[BEGIN]
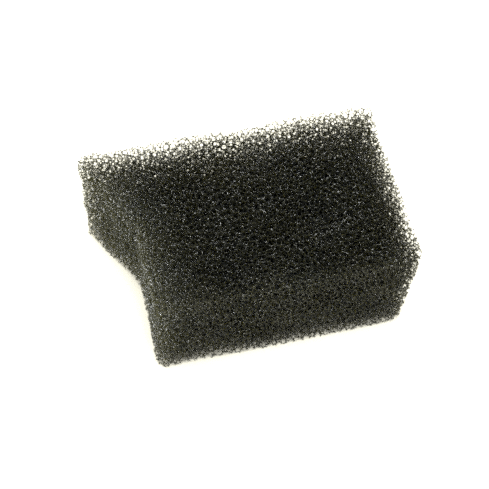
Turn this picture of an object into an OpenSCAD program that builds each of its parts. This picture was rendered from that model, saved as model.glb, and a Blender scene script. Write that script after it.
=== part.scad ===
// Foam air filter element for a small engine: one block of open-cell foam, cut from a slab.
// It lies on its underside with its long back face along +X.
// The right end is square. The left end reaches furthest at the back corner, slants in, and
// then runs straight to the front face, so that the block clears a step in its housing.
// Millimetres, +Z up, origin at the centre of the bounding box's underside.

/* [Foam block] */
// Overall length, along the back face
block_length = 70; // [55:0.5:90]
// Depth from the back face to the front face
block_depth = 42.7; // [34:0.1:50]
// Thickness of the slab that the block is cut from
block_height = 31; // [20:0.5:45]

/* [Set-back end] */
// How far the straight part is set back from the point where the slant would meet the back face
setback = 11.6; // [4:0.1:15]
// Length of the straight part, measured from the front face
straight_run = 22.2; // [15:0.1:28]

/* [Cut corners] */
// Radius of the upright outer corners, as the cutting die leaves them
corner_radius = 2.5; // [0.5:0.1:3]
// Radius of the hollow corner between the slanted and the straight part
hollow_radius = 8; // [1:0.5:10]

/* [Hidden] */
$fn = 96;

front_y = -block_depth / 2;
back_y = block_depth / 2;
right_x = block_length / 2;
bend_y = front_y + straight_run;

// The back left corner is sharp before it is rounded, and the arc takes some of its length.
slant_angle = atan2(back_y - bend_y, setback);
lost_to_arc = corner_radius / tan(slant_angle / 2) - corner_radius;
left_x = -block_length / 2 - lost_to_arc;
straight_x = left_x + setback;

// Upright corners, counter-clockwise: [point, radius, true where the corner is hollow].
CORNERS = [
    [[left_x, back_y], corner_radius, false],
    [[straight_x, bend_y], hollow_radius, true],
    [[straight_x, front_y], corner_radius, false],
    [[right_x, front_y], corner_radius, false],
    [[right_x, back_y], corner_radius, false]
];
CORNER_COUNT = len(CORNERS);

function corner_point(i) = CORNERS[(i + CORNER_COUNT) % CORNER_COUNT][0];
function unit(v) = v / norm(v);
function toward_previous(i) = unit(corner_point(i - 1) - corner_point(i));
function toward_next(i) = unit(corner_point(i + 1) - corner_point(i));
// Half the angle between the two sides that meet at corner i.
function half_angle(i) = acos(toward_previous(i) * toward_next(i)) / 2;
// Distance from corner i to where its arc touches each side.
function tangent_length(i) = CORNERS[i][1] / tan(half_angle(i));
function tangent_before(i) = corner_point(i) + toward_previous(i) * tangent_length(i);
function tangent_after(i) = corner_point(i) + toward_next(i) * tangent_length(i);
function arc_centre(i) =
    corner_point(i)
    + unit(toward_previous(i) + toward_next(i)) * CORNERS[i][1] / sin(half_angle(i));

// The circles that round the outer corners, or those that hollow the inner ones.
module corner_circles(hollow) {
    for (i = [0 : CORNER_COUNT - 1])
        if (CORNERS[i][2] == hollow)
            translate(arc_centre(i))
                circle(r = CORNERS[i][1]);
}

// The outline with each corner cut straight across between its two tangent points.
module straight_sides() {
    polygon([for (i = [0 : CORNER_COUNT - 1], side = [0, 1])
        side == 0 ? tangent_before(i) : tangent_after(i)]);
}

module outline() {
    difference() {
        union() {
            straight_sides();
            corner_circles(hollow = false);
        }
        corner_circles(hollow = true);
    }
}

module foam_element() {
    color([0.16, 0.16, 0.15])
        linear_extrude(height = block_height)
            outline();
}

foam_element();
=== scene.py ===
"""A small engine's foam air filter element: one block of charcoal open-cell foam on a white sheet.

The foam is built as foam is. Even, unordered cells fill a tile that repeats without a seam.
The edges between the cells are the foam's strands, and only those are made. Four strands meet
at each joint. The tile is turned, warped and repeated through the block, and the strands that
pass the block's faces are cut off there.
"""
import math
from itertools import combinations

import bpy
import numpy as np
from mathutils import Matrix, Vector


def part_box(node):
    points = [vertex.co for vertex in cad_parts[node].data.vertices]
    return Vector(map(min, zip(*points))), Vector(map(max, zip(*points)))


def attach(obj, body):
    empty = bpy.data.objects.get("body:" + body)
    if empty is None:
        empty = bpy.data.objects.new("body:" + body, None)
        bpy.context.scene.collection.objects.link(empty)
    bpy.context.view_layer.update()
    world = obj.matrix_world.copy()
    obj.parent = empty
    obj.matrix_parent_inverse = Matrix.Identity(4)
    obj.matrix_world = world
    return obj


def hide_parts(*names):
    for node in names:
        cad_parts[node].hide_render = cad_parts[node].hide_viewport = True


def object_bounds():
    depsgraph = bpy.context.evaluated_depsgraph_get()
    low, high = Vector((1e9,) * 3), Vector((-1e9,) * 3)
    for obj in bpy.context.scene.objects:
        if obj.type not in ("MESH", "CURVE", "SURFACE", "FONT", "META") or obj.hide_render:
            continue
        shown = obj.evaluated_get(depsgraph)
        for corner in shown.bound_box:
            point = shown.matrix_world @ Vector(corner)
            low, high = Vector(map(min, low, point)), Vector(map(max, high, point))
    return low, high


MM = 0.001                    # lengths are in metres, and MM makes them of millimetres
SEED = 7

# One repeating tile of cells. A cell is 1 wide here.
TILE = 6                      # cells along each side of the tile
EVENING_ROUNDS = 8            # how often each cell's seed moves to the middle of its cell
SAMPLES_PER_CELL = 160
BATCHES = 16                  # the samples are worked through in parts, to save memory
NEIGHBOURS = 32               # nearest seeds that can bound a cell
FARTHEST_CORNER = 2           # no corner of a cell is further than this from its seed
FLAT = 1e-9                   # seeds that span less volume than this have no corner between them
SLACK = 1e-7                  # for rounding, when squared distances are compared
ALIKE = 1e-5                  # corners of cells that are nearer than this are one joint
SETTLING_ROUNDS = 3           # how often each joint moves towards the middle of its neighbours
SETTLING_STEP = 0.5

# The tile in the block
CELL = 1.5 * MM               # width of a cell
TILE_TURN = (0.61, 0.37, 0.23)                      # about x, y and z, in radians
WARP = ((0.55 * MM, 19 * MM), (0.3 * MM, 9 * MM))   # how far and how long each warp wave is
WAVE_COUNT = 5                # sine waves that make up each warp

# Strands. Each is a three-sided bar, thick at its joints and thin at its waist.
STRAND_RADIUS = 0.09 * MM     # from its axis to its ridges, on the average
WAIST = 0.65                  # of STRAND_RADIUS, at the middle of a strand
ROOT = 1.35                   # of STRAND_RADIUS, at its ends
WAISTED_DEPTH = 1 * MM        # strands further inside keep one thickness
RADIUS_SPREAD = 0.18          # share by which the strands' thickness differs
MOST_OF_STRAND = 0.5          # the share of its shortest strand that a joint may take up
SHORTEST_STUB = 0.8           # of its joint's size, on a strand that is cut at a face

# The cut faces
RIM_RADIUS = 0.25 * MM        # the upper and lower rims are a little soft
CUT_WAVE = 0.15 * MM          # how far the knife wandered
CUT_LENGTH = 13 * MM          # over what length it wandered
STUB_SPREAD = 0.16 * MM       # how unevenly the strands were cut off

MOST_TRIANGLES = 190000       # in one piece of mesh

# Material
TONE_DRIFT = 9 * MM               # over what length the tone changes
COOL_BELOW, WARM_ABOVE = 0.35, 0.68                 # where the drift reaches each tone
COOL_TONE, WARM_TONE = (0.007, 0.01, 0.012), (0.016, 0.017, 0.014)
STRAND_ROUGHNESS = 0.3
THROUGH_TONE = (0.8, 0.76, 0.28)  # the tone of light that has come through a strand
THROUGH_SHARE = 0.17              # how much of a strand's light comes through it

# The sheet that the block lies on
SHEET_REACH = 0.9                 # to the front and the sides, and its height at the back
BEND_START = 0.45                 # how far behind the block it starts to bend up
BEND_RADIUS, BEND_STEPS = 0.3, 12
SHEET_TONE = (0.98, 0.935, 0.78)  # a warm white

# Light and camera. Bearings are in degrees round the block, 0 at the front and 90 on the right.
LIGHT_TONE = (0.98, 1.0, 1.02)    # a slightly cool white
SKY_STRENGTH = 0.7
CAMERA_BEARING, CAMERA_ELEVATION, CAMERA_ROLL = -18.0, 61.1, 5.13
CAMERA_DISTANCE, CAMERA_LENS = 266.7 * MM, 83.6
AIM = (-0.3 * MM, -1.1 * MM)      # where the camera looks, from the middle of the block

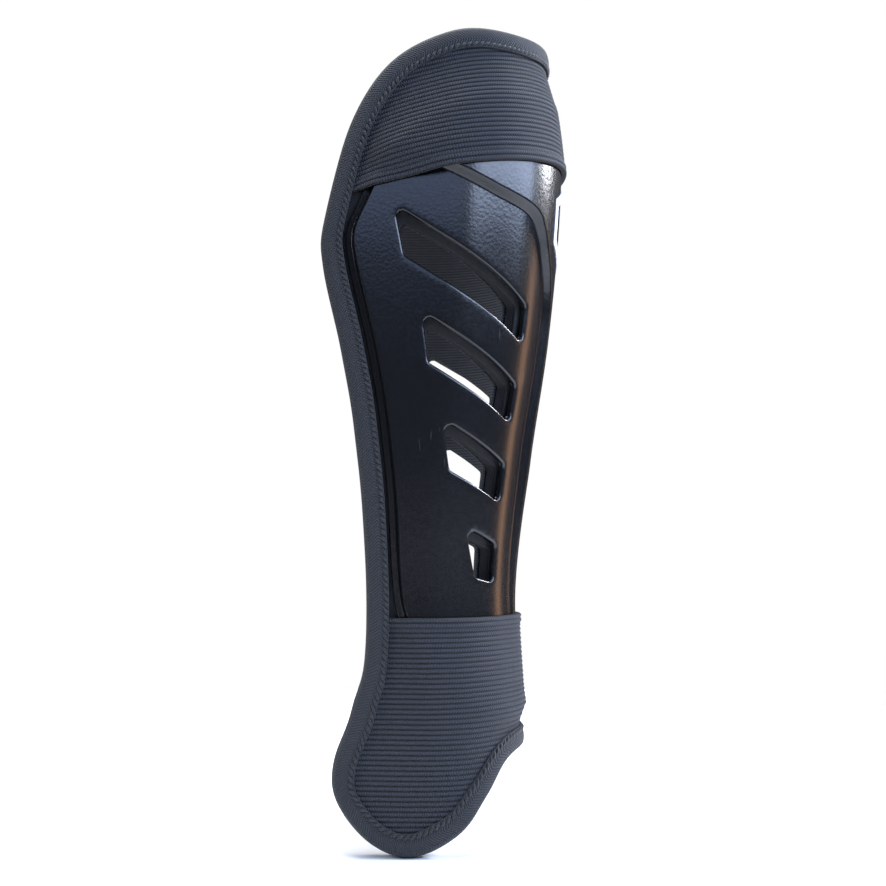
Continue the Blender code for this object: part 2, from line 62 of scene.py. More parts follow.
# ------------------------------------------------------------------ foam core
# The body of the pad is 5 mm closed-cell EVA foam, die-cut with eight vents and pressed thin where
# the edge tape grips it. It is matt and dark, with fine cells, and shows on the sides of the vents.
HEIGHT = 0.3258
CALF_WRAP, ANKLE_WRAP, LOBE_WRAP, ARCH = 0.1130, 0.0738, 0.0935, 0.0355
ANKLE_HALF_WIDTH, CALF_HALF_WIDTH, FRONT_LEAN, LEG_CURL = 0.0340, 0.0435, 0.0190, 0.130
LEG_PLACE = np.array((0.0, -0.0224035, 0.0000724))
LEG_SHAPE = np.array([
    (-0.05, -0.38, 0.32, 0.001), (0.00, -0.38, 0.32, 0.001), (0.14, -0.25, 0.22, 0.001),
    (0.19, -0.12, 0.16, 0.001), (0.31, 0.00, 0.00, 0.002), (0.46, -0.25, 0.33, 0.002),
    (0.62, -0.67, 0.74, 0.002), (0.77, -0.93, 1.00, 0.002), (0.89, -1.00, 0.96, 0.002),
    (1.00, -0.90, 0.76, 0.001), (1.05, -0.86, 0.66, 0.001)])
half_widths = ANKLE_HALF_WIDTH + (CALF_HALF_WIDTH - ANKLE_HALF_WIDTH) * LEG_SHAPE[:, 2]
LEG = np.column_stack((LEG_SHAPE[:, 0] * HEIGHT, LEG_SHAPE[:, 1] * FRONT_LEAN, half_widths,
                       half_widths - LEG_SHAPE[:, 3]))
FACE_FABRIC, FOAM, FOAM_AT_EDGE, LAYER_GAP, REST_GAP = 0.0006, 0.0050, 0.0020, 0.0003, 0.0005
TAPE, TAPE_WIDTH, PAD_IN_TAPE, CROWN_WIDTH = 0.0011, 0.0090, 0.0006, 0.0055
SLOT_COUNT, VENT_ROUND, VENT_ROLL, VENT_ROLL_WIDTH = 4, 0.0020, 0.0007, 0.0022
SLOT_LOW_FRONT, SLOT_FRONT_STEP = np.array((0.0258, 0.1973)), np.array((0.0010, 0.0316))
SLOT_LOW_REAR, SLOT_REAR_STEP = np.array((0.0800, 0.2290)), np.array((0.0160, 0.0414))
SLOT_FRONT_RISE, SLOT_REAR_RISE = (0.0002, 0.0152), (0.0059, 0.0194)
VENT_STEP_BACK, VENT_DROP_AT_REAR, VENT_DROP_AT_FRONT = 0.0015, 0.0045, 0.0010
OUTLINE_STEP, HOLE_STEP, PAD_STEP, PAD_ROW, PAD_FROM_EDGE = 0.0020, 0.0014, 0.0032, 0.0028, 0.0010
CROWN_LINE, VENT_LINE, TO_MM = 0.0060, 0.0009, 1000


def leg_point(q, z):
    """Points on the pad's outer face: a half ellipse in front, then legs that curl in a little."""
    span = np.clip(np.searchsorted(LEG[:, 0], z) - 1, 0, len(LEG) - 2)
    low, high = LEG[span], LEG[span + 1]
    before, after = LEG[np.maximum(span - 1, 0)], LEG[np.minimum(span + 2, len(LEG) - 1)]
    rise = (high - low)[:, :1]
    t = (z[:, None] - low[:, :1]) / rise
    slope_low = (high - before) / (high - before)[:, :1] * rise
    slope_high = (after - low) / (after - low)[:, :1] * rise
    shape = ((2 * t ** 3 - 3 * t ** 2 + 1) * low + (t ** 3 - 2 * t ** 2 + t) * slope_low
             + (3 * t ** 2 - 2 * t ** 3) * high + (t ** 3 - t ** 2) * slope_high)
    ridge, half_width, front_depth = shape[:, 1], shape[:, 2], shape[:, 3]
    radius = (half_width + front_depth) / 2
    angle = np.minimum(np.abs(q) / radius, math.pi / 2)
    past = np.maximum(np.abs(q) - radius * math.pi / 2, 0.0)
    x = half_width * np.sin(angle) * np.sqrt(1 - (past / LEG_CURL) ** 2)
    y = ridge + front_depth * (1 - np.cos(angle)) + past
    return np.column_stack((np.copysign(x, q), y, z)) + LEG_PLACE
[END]
> The exercise
Using the listing above, locate the lines that hold "depsgraph" and copy each one.

> Correct response
    depsgraph = bpy.context.evaluated_depsgraph_get()
        shown = obj.evaluated_get(depsgraph)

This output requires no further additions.